- DATA SHOWN -
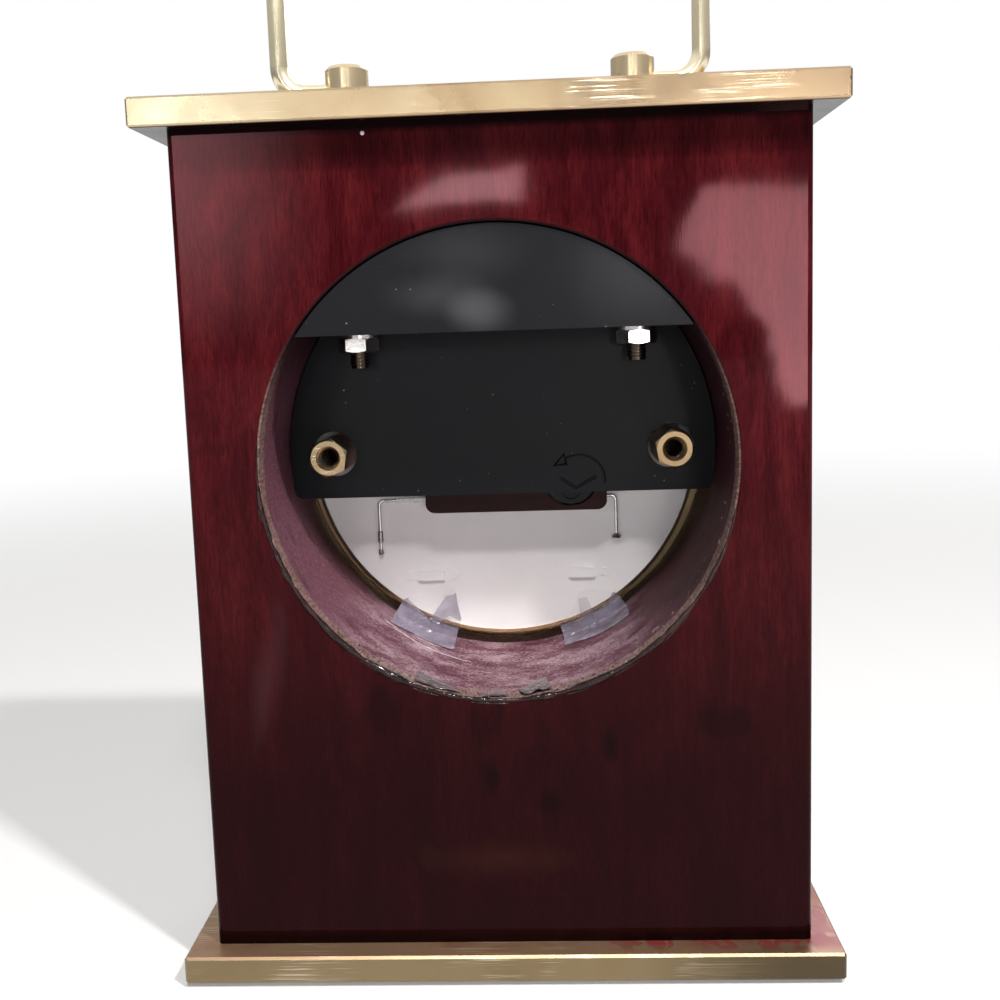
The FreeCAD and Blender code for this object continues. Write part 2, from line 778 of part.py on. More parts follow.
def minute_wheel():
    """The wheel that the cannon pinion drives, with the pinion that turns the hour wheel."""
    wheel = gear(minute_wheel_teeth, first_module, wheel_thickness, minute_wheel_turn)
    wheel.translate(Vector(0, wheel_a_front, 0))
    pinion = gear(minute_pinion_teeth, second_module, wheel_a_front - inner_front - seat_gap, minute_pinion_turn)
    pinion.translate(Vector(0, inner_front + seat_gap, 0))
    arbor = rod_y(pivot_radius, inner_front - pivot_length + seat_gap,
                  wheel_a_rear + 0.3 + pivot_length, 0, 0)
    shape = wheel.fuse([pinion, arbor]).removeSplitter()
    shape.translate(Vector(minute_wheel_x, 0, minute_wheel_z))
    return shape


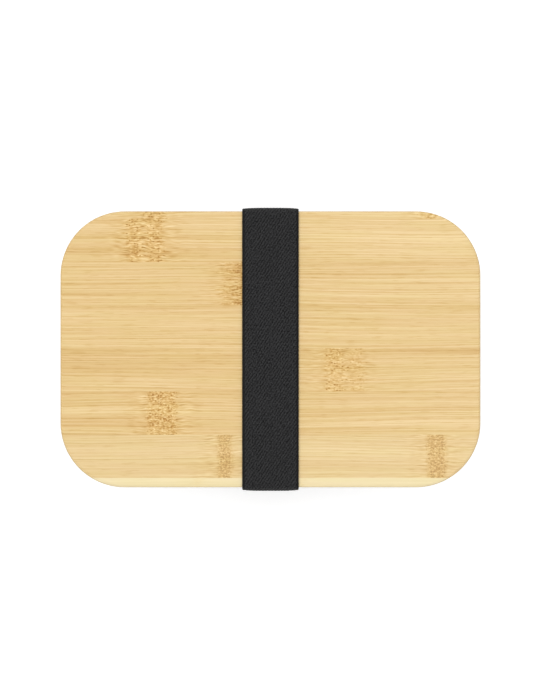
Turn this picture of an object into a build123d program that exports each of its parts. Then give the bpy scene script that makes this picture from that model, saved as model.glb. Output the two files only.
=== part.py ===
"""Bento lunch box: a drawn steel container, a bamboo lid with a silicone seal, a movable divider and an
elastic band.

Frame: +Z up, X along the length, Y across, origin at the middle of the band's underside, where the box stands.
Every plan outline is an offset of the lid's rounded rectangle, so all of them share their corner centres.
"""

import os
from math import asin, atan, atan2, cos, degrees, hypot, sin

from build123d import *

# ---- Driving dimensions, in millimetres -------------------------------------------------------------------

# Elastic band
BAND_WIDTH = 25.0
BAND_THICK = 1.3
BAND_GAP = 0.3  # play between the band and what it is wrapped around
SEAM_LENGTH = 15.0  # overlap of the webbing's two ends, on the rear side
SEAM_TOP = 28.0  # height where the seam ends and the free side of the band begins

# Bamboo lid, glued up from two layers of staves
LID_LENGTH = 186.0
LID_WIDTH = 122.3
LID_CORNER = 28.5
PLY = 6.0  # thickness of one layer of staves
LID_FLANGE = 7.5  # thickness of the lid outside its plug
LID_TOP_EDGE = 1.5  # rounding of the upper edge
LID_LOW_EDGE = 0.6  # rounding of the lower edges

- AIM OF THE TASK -
Extract, word for word, each line of the listing above.

- REPLY -
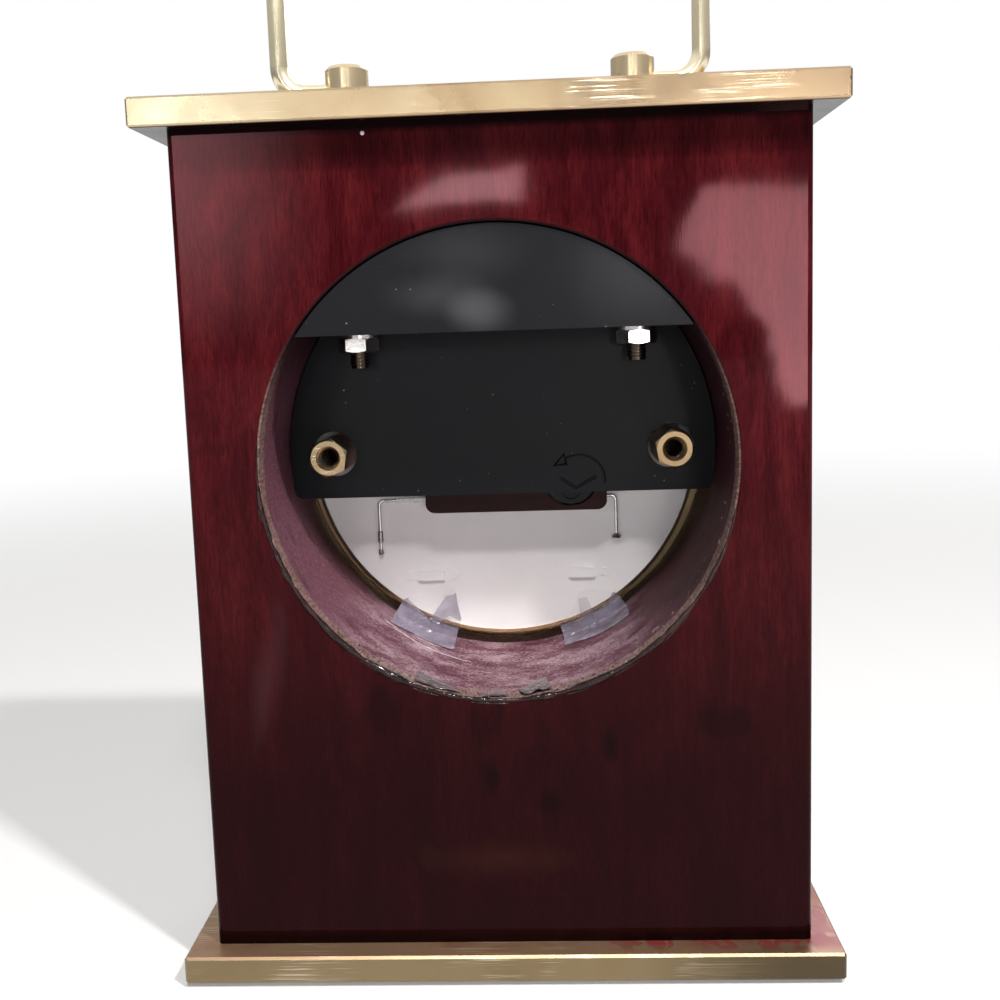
The FreeCAD and Blender code for this object continues. Write part 2, from line 778 of part.py on. More parts follow.
def minute_wheel():
    """The wheel that the cannon pinion drives, with the pinion that turns the hour wheel."""
    wheel = gear(minute_wheel_teeth, first_module, wheel_thickness, minute_wheel_turn)
    wheel.translate(Vector(0, wheel_a_front, 0))
    pinion = gear(minute_pinion_teeth, second_module, wheel_a_front - inner_front - seat_gap, minute_pinion_turn)
    pinion.translate(Vector(0, inner_front + seat_gap, 0))
    arbor = rod_y(pivot_radius, inner_front - pivot_length + seat_gap,
                  wheel_a_rear + 0.3 + pivot_length, 0, 0)
    shape = wheel.fuse([pinion, arbor]).removeSplitter()
    shape.translate(Vector(minute_wheel_x, 0, minute_wheel_z))
    return shape


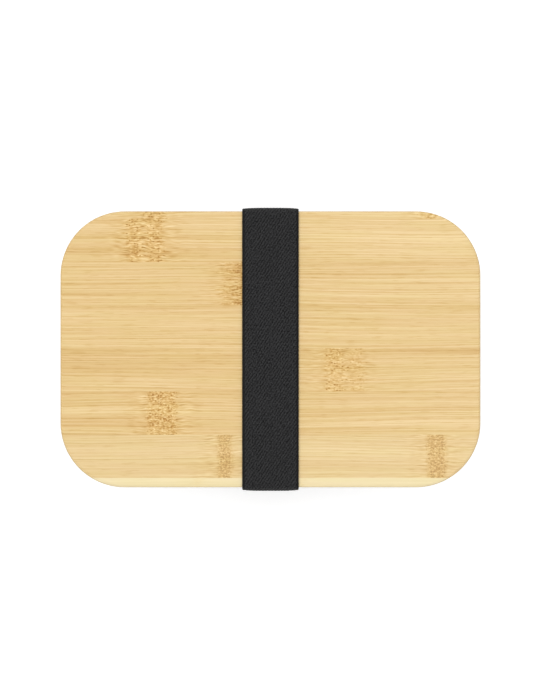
Turn this picture of an object into a build123d program that exports each of its parts. Then give the bpy scene script that makes this picture from that model, saved as model.glb. Output the two files only.
=== part.py ===
"""Bento lunch box: a drawn steel container, a bamboo lid with a silicone seal, a movable divider and an
elastic band.

Frame: +Z up, X along the length, Y across, origin at the middle of the band's underside, where the box stands.
Every plan outline is an offset of the lid's rounded rectangle, so all of them share their corner centres.
"""

import os
from math import asin, atan, atan2, cos, degrees, hypot, sin

from build123d import *

# ---- Driving dimensions, in millimetres -------------------------------------------------------------------

# Elastic band
BAND_WIDTH = 25.0
BAND_THICK = 1.3
BAND_GAP = 0.3  # play between the band and what it is wrapped around
SEAM_LENGTH = 15.0  # overlap of the webbing's two ends, on the rear side
SEAM_TOP = 28.0  # height where the seam ends and the free side of the band begins

# Bamboo lid, glued up from two layers of staves
LID_LENGTH = 186.0
LID_WIDTH = 122.3
LID_CORNER = 28.5
PLY = 6.0  # thickness of one layer of staves
LID_FLANGE = 7.5  # thickness of the lid outside its plug
LID_TOP_EDGE = 1.5  # rounding of the upper edge
LID_LOW_EDGE = 0.6  # rounding of the lower edges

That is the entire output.